Défiance envers le lettrage dans un « pays en voie de développement de la bande dessinée » [18]
« Traditionnellement, les bandes dessinées en langue allemande sont lettrées en écriture imprimée » [19] : c’est ce qu’affirme le chercheur Bernd Dolle-Weinkauff dans son livre retraçant l’histoire de la bande dessinée allemande. Selon lui, l’une des raisons essentielles de cette tradition de polices dactylographiées à la disposition mécanique, qui n’imitent pas l’écriture manuscrite, serait « le mépris des pédagogues pour le lettrage manuel, dans le cadre de leur combat contre la littérature indécente qu’est la bande dessinée » [20]. Ce mépris émanerait avant tout d’une particularité de la typographie de nombreuses bandes dessinées : le lettrage se fait le plus souvent en lettres capitales. C’est sans doute pour des raisons techniques, par exemple pour pallier la mauvaise qualité du papier ou pour gagner du temps en traçant toutes les lettres à la même taille, qu’initialement le lettrage ne se faisait qu’en majuscules, comme l’explique Drew Bradley :
Le temps gagné en ne traçant pas de lignes additionnelles est précieux et il ne fallut pas longtemps pour que les comic strips adoptent presque universellement l’écriture seulement en majuscules. (…) La mauvaise qualité de l’encre et celle du papier avait tendance à causer des bavures, et les majuscules restaient plus lisibles (…).
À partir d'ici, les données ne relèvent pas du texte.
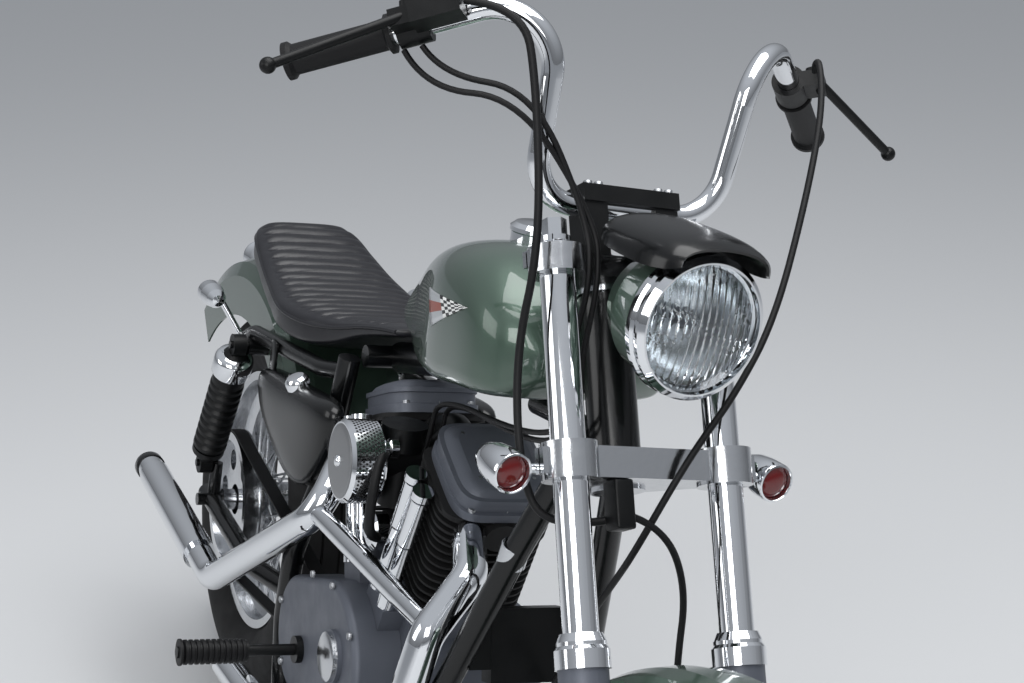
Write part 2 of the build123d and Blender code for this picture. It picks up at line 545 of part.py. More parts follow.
nodes["primary_cover"] = primary

for word, lean in (("front", HALF_V), ("rear", -HALF_V)):
    cylinder = Pos(0, 0, (DECK + GAP + HEAD_TOP) / 2) * Cylinder(54, HEAD_TOP - DECK - GAP)
    z = DECK + 12
    while z < BARREL_TOP - 6:
        cylinder += Pos(0, 0, z) * extrude(RectangleRounded(FIN_LONG, FIN_WIDE, 30), 3.5)
        z += 12.5
    z = BARREL_TOP + 2
    while z < HEAD_TOP - 5:
        cylinder += Pos(0, 0, z) * extrude(RectangleRounded(FIN_LONG + 4, FIN_WIDE + 6, 34), 4)
        z += 11
    cylinder += Pos(0, 0, HEAD_TOP - 6 - GAP) * extrude(RectangleRounded(FIN_LONG, FIN_WIDE, 20), 6)
    for side in (1, -1):
        port = Pos(side * 40, 0, BARREL_TOP + 22) * Rot(Y=90) * Cylinder(22, 80)
        cylinder += port
    nodes["cylinder_" + word] = bank(lean) * cylinder
    top = ROCKER_TOP - HEAD_TOP
    rocker = Pos(0, 0, HEAD_TOP) * extrude(RectangleRounded(150, 188, 26), top * 0.28)
    rocker += Pos(0, 0, HEAD_TOP + top * 0.28) * extrude(RectangleRounded(142, 180, 26), top * 0.34)
    rocker += Pos(0, 0, HEAD_TOP + top * 0.62) * extrude(RectangleRounded(148, 186, 26), top * 0.14)
    rocker += Pos(0, 0, HEAD_TOP + top * 0.76) * extrude(RectangleRounded(138, 172, 30), top * 0.24, taper=30)
    nodes["rocker_box_" + word] = bank(lean) * rocker

pushrods = []
for lean in (HALF_V, -HALF_V):
    for x in (-17, 17):
        rod_solid = turned([(0, 146 + GAP), (14, 146 + GAP), (14, 170), (10.5, 174), (10.5, 252), (12, 256),
                            (12, 330), (14, 334), (14, HEAD_TOP - GAP), (0, HEAD_TOP - GAP)])
        pushrods.append(bank(lean) * Pos(x, -92.8, 0) * rod_solid)
nodes["pushrod_tubes"] = Compound(children=pushrods)

# Carburettor between the heads, with its air cleaner outboard
CARB_Z = 645.0
carb = rod((CRANK_X, -8, CARB_Z), (CRANK_X, -108, CARB_Z), 54)
carb += rod((CRANK_X, -72, CARB_Z - 64), (CRANK_X, -72, CARB_Z + 20), 50)
carb += rod((CRANK_X, -72, CARB_Z + 14), (CRANK_X, -72, CARB_Z + 46), 62)
manifold_ends = [tuple((bank(lean) * Pos(side * (80 + GAP), 0, BARREL_TOP + 22)).position)
                 for lean, side in ((-HALF_V, 1), (HALF_V, -1))]
carb += tube([manifold_ends[0], (CRANK_X, 0, manifold_ends[0][2] + 20.3), manifold_ends[1]], 38, [25])
carb += rod((CRANK_X, 0, manifold_ends[0][2] + 14), (CRANK_X, -34, CARB_Z), 34)
nodes["carburetor"] = carb
nodes["air_cleaner"] = Location((CRANK_X, -108 - GAP, CARB_Z - 6)) * Rot(X=90) * turned([
    (0, 0), (52, 0), (55, 3), (55, 42), (51, 47), (0, 47)])
nodes["breather"] = Location((705, -FIN_WIDE / 2 - GAP, 538)) * Rot(X=90) * turned([
    (0, 0), (24, 0), (26, 3), (26, 20), (20, 24), (10, 24), (10, 29), (0, 29)])

# Exhaust
PORT_R = BARREL_TOP + 22
FRONT_PIPE = [(906.0, -42.0, 609.0), (975.0, -62.0, 585.0), (1000.0, -118.0, 520.0), (992.0, -150.0, 340.0),
              (850.0, -160.0, 215.0), (380.0, -176.0, 200.0)]
REAR_PIPE = [(530.0, -79.0, 604.0), (612.0, -140.0, 528.0), (288.0, -185.0, 300.0), (150.0, -185.0, 305.0)]
front_bends, rear_bends = [30, 40, 90, 90], [42, 60]
front_exhaust = tube(FRONT_PIPE, HEADER_D, front_bends)
front_exhaust -= rod((500, -170.9, 206.3), (379, -176, 200), HEADER_D - 4)
nodes["exhaust_front"] = front_exhaust
rear_exhaust = tube(REAR_PIPE, HEADER_D - 2, rear_bends)
rear_exhaust += rod((200, -185, 303.2), (-130, -185, 315.1), MUFFLER_D)
rear_exhaust += rod((-130, -185, 315.1), (-172, -185, 316.6), MUFFLER_D - 6)
rear_exhaust -= rod((60, -185, 308.2), (-180, -185, 316.9), MUFFLER_D - 12)
rear_exhaust += rod((604, -136, 522), (994, -118, 530), CROSSOVER_D)
rear_exhaust -= tube(FRONT_PIPE, HEADER_D + 2 * GAP, front_bends)
nodes["exhaust_rear"] = rear_exhaust
for word in ("front", "rear"):
    nodes["cylinder_" + word] -= tube(FRONT_PIPE if word == "front" else REAR_PIPE, HEADER_D + 2 * GAP,
                                      front_bends if word == "front" else rear_bends)

# Oil tank on the right and battery cover on the left
side_outline = Polyline((200, 614), (420, 646), (548, 666), (580, 660), (470, 512), (400, 506), (230, 556), close=True)
oil = slab(make_face(side_outline), -136, -RAIL_Y + 2)
oil = fillet(oil.edges().group_by(Axis.Y)[0], 8)
for x in (250.0, 380.0):
    share = (410 - x) / (410 - 120)
    rail_y, rail_z = 92 + share * (RAIL_Y - 92), 672 + share * (640 - 672)
    oil += Pos(x, -rail_y - 12.5 - 2 * GAP - 3, rail_z - 18) * Box(24, 6, 52)
nodes["oil_tank"] = oil
nodes["battery_cover"] = mirror(oil, about=Plane.XZ)

# Tank and seat from sections
def section_face(s, flat, shoulder):
    """A closed section at one x: flat bottom, bulging sides and a domed top."""
    plane = Plane(origin=(s.x, 0, 0), x_dir=(0, 1, 0), z_dir=(1, 0, 0))
    mid = s.low + (s.high - s.low) * 0.4
    neck_z = s.low + (s.high - s.low) * shoulder
    foot = s.half * flat
    edges = [Line((-foot, s.low), (foot, s.low)),
             ThreePointArc((foot, s.low), (s.half, mid), (s.half * 0.84, neck_z)),
             ThreePointArc((s.half * 0.84, neck_z), (0, s.high), (-s.half * 0.84, neck_z)),
             ThreePointArc((-s.half * 0.84, neck_z), (-s.half, mid), (-foot, s.low))]
    return plane * make_face(Wire(edges))


tank = loft([section_face(s, 0.86, 0.72) for s in TANK])
tank -= rod(backbone_front, BACKBONE_END, 44 + 14)
tank -= rod(tuple(Vector(*backbone_front) - Vector(0, 0, 30)), tuple(Vector(*BACKBONE_END) - Vector(0, 0, 30)), 44 + 14)
def on_backbone(x):
    """Height of the backbone's axis at x."""
    share = (x - BACKBONE_END[0]) / (backbone_front[0] - BACKBONE_END[0])
    return BACKBONE_END[2] + share * (backbone_front[2] - BACKBONE_END[2])


for x in (660.0, 920.0):
    pad = Pos(x, 0, on_backbone(x) + 24) * Box(30, 30, 34)
    tank += pad - rod(backbone_front, BACKBONE_END, 44 + 2 * GAP)
CAP_X, CAP_Z = 880.0, 977.0
tank -= Pos(CAP_X, 0, CAP_Z + 20) * Cylinder(30 + GAP, 40)
nodes["fuel_tank"] = tank
nodes["fuel_cap"] = Location((CAP_X, 0, CAP_Z + GAP)) * turned([(0, 0), (30, 0), (30, 15), (32, 17), (32, 22), (26, 27), (0, 29)])
nodes["seat"] = loft([section_face(s, 0.9, 0.6) for s in SEAT])

# Rear fender with its light and signals
nodes["rear_fender"] = rear_axle * fender_shell(FENDER_R, FENDER_HALF, FENDER_T, 98, -138, 104)
nodes["taillight"] = rear_axle * Rot(Z=-128) * Pos(FENDER_R + GAP + 33, 0, 0) * Box(66, 44, 60)
rear_signals = []
for side in (1, -1):
    pod = turned([(0, -20), (SIGNAL_D / 2, -14), (SIGNAL_D / 2, 6), (15, 30), (9, 44), (0, 46)])
    stalk = rod((88, side * (RAIL_Y + 12.5 + GAP), 624), (64, side * 160, 680), 10)
    stalk -= rod((120, side * RAIL_Y, 640), (60, side * RAIL_Y, 610), 25 + 2 * GAP)
    rear_signals.append(Location((60, side * 172, 684)) * Rot(Y=90) * pod + stalk)
nodes["rear_signals"] = Compound(children=rear_signals)

# Foot controls
for word, side in (("left", 1), ("right", -1)):
    root = (PRIMARY_FACE + 7 if side > 0 else -CAM_FACE) + GAP
    controls = rod((594, side * root, 319), (594, side * 312, 319), 16)
    controls += rod((594, side * root, 319), (594, side * (root + 9), 319), 38)
    controls += rod((594, side * 214, 319), (594, side * 308, 319), 30)
    nodes["foot_controls_" + word] = controls

belt_out = two_rounds((0, REAR.radius), PULLEY_R + 3.8, SPROCKET, SPROCKET_R + 3.8)
belt_in = two_rounds((0, REAR.radius), PULLEY_R + 0.8, SPROCKET, SPROCKET_R + 0.8)
belt = slab(belt_out - belt_in, PULLEY_Y - BELT_W / 2, PULLEY_Y + BELT_W / 2)
nodes["drive_belt"] = belt
regulator = Location((1022, 0, 514)) * Rot(Y=-18) * (Box(30, 96, 90) + Pos(12, 0, 0) * Box(5, 150, 56))
down_tube = [down_top, (1088, 56, 665), DOWN_MID, (958, RAIL_Y, RAIL_Z), (540, RAIL_Y, RAIL_Z)]
regulator -= tube(down_tube, FRAME_D + 2 * GAP, [120, 120, 70])
regulator -= tube([mirrored(p) for p in down_tube], FRAME_D + 2 * GAP, [120, 120, 70])
nodes["regulator"] = regulator

# Side stand, laid out on the ground plane after the lean
# Place: lean, then settle both tyres on the ground
def leaned(location):
    return Rot(X=-LEAN) * location


def contact_height(w, spin_axis):
    """Height of a tilted wheel's centre when its rounded crown touches the ground."""
    tilt = math.asin(abs(spin_axis.Z))
    return (w.radius - crown_radius(w)) * math.cos(tilt) + crown_radius(w)


front_centre = (Rot(X=-LEAN) * FORK * Pos(FORK_OFFSET, 0, 0)).position
rear_centre = (Rot(X=-LEAN) * REAR_AXLE).position
front_spin = ((Rot(X=-LEAN) * FORK * Pos(0, 1, 0)).position - (Rot(X=-LEAN) * FORK).position)
rear_spin = ((Rot(X=-LEAN) * Pos(0, 1, 0)).position - (Rot(X=-LEAN) * Pos(0, 0, 0)).position)
rise = front_centre.Z - rear_centre.Z
drop = contact_height(FRONT, front_spin) - contact_height(REAR, rear_spin)
reach = front_centre.X - rear_centre.X
pitch_angle = math.degrees(math.acos(drop / math.hypot(rise, reach)) - math.atan2(reach, rise))
level = Rot(Y=pitch_angle) * Rot(X=-LEAN)
lift = contact_height(REAR, rear_spin) - (level * REAR_AXLE).position.Z
STANCE = Pos(0, 0, lift) * level

STAND_PIVOT = (650.0, 150.0, RAIL_Z)
stand_pivot = (STANCE * Pos(*STAND_PIVOT)).position
STAND_FOOT = (stand_pivot.X + 60, stand_pivot.Y + 85, 0)
foot_top = Vector(STAND_FOOT[0], STAND_FOOT[1], 10)
leg = rod(tuple(stand_pivot), tuple(foot_top), 17)
foot = Pos(STAND_FOOT[0], STAND_FOOT[1], 4) * extrude(RectangleRounded(64, 44, 10), 8, both=False).moved(
    Location((0, 0, -4)))
down_dir = (foot_top - stand_pivot).normalized()
stowed_dir = Vector(-1, 0.12, 0.06).normalized()
fold_axis = stowed_dir.cross(down_dir).normalized()
eye = Plane(origin=tuple(stand_pivot), z_dir=tuple(fold_axis)) * Cylinder(17, 18)
eye_hole = Plane(origin=tuple(stand_pivot), z_dir=tuple(fold_axis)) * Cylinder(7, 60)
stand = (leg + foot + eye) - eye_hole
to_rail = -1 if fold_axis.Y > 0 else 1
stand_pin = Plane(origin=tuple(stand_pivot), z_dir=tuple(fold_axis)) * (
    Pos(0, 0, to_rail * 10) * Cylinder(7 - RUN_GAP, 42) + Pos(0, 0, to_rail * (9 + GAP + 16)) * Cylinder(13, 32))

def as_solids(shape):
    """One solid, or one compound of the shape's separate solids."""
    solids = shape.solids() if hasattr(shape, "solids") else [s for part in shape for s in part.solids()]
    return solids[0] if len(solids) == 1 else Compound(list(solids))


placed = {name: STANCE * as_solids(shape) for name, shape in nodes.items()}
placed["side_stand"] = stand
placed["frame_cradle_left"] = placed["frame_cradle_left"] + stand_pin

box = Compound(children=list(placed.values())).bounding_box()
ORIGIN = Vector((box.min.X + box.max.X) / 2, (box.min.Y + box.max.Y) / 2, box.min.Z)
TO_ORIGIN = Pos(*(-ORIGIN))
placed = {name: TO_ORIGIN * shape for name, shape in placed.items()}
print("box", box.size, "min z", round(box.min.Z, 3), "pitch", round(pitch_angle, 3), "origin", ORIGIN)

if __name__ == "__main__":
    for name, shape in placed.items():
        shape = as_solids(shape)
        print(name, len(shape.solids()), round(shape.volume), shape.is_valid)
        export_step(shape, f"parts/{name}.step")
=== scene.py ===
# Finishes, soft parts and fittings of a custom V-twin motorcycle that leans on its side stand.
# The frame and the stage are in metres. Tables and profiles are in millimetres, and BIKE_MM,
# FORK_MM, LEVEL or LAMP places them. The bike's frame has x forward, y left and z up, with its
# origin on the ground under the rear axle. The fork's frame has z up the steering axis and x
# ahead of it.
import json
import math

import bmesh
import bpy
from bpy.props import FloatProperty, FloatVectorProperty, PointerProperty, StringProperty
from mathutils import Matrix, Vector
from mathutils.bvhtree import BVHTree


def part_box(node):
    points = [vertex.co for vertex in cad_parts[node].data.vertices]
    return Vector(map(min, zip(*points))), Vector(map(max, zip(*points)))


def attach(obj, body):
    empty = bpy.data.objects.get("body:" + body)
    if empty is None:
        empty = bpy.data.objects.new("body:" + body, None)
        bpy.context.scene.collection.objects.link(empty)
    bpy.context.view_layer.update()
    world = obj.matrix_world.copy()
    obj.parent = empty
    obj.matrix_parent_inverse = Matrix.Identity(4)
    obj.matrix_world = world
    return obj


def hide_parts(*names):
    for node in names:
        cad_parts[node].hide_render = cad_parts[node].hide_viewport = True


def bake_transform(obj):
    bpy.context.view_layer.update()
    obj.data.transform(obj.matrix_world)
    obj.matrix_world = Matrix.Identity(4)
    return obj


bl_info = {
    "name": "Custom V-twin finish",
    "version": (1, 0, 0),
    "blender": (4, 5, 0),
    "location": "View3D > Sidebar > V-twin",
    "description": "Finishes and soft parts for a leaning V-twin motorcycle",
    "category": "Object",
}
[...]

La taille régulière permettait des lettres plus rapprochées, ce qui faisait gagner de la place [dans les cases]. Elles étaient plus faciles à lire avec une fonte plus petite […] [21].
Pour ces raisons avant tout techniques, en partie liées à des considérations économiques, il est devenu habituel que le texte soit entièrement rédigé en lettres capitales – une tradition encore maintenue par une grande partie des bandes dessinées publiées aujourd’hui.
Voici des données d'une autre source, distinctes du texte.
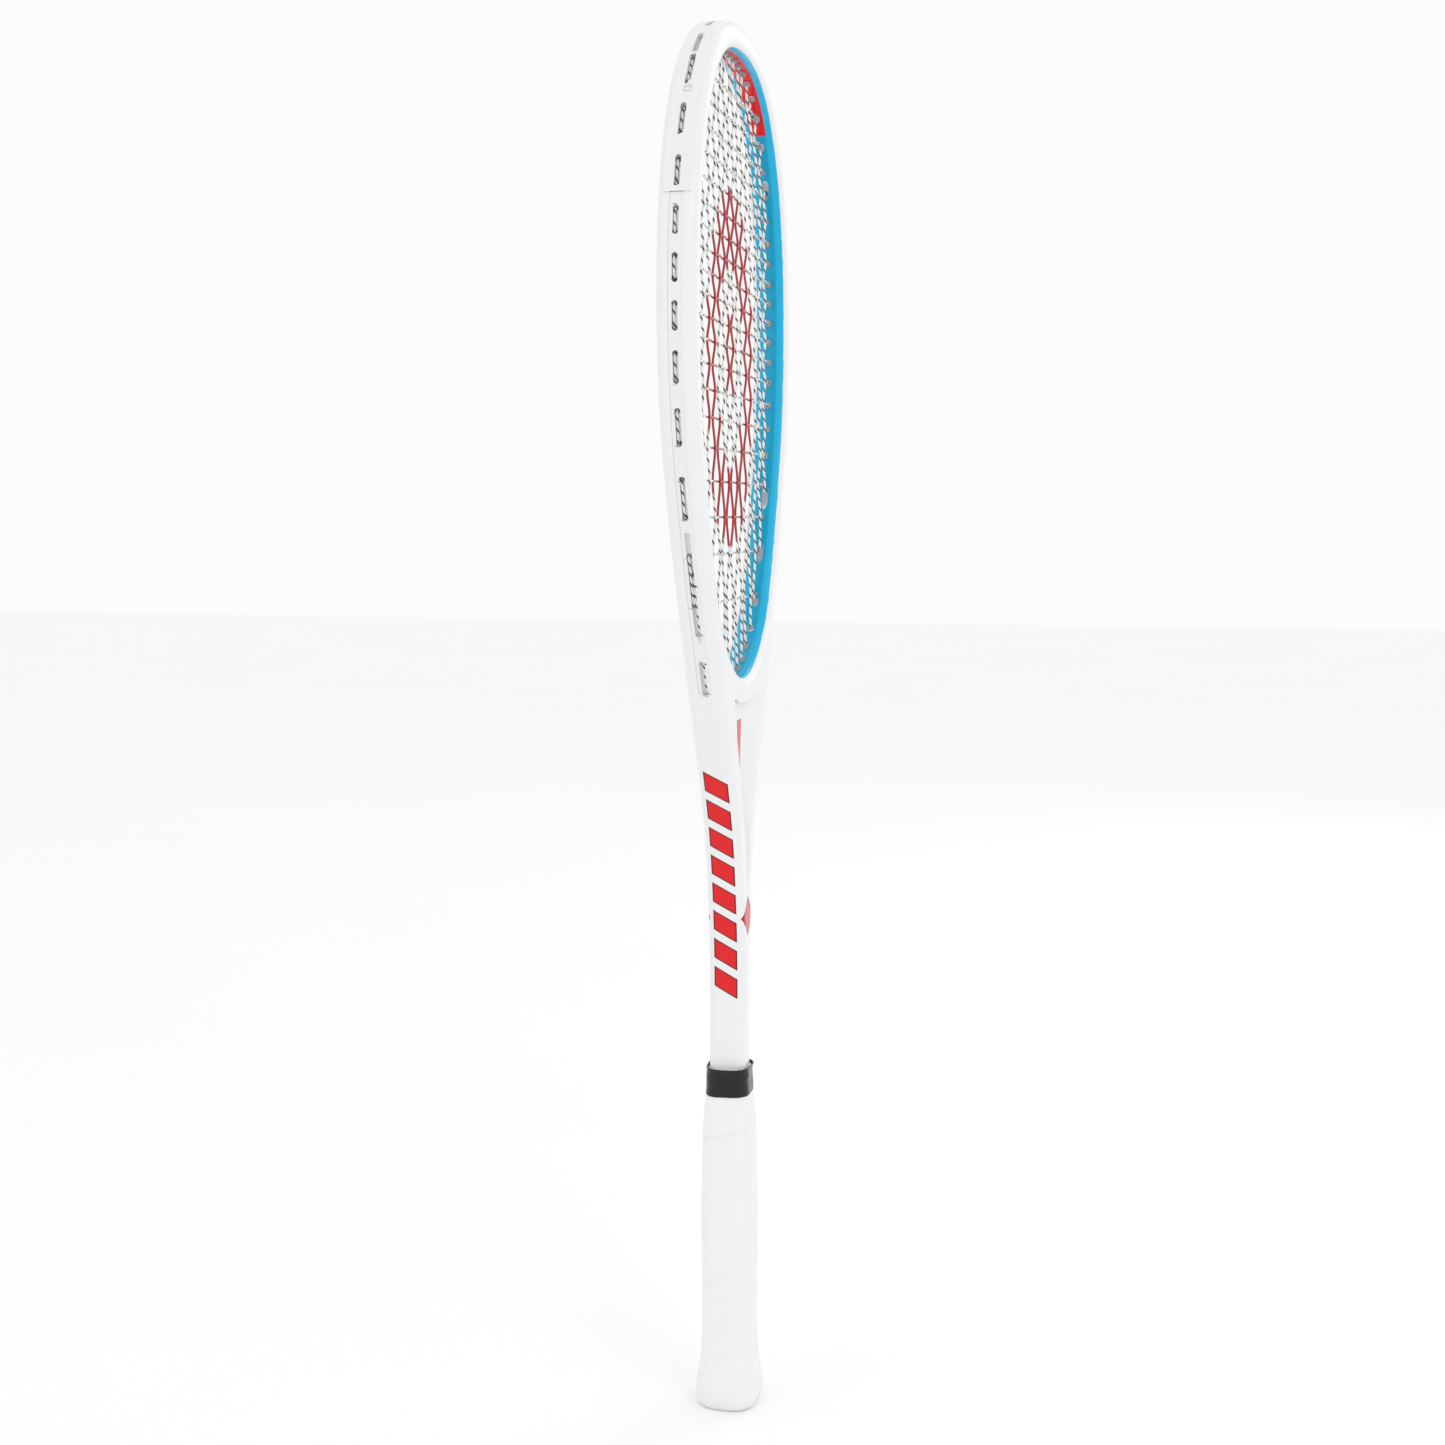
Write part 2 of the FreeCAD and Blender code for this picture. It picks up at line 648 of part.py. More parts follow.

[12] Laurent Gerbier, « Lettrage », art. cit.
[13] Ibid.
[14] Excepté, généralement, le numéro des pages, le contour des cases et parfois celui des bulles et cartouches.
[15] Camille Filliot, « Des dessinateurs de caractères : quand l’œuvre en images jette les bases d’un nouveau "code typographique" », dans Jacques Dürrenmatt (éd.), Calligraphie, typographie, Paris, L’Improviste, 2009, p. 96.
[16] Bien sûr, un changement de ton ou un accent peuvent aussi être exprimés à travers le vocabulaire utilisé dans un texte (en utilisant par exemple des barbarismes ou une transcription phonétique). Néanmoins, si de tels indices ne sont pas présents dans le texte source, une traduction perdrait en fidélité en en ajoutant.
[17] Dans cette première traduction, l’histoire de Siggi/Astérix se déroule non pas en Gaule occupée par les Romains, mais en Germanie occupée par les forces de l’OTAN. L’anti-américanisme côtoie ici les références au nazisme et les blagues frôlant l’antisémitisme. Voir Heiner Lünstedt, « Siggi und Babarras », Highlightzone, 17 octobre 2019 (en ligne. Consulté le 10 décembre 2021).
[18] Annabelle Steffes, « Deutschland, ein ″Comic-Entwicklungsland″ », Deutsche Welle, 19 mars 2016 (en ligne. Consulté le 1er juillet 2021).
[19] « Dennoch werden die deutschsprachigen Comics traditionell in gedruckter Schrift gelettert » (Bernd Dolle-Weinkauff, Comics: Geschichte einer populären Literaturform in Deutschland seit 1945, Weinheim, Beltz, 1990, p. 330).
[20] « Ein wesentlicher Grund dafür ist die von Pädagogen im Zuge der Bekämpfung der Comics als Schundliteratur bekundete Abneigung gegen das Hand-Lettering », Ibid.
[21] « Capital letters, on the other hand, are all equal heights and require only three guidelines. The time saved by leaving out the additional lines was valuable, and it didn’t take long for comic strips to almost universally adopt the capital-only approach. (…) The poor ink and paper quality tended to bleed, and capitals retained their readability better. They were more flexible when it came to showing emphasis. The constant sizes allowed for tighter packed letters, saving space. They were easier to read at smaller point font. They were easier to read, period » (Drew Bradley, « Looking at Lettering: CAPS vs Mixed Case », Multiversity Comics, 22 avril 2014. En ligne. Consulté le 31 juillet 2021).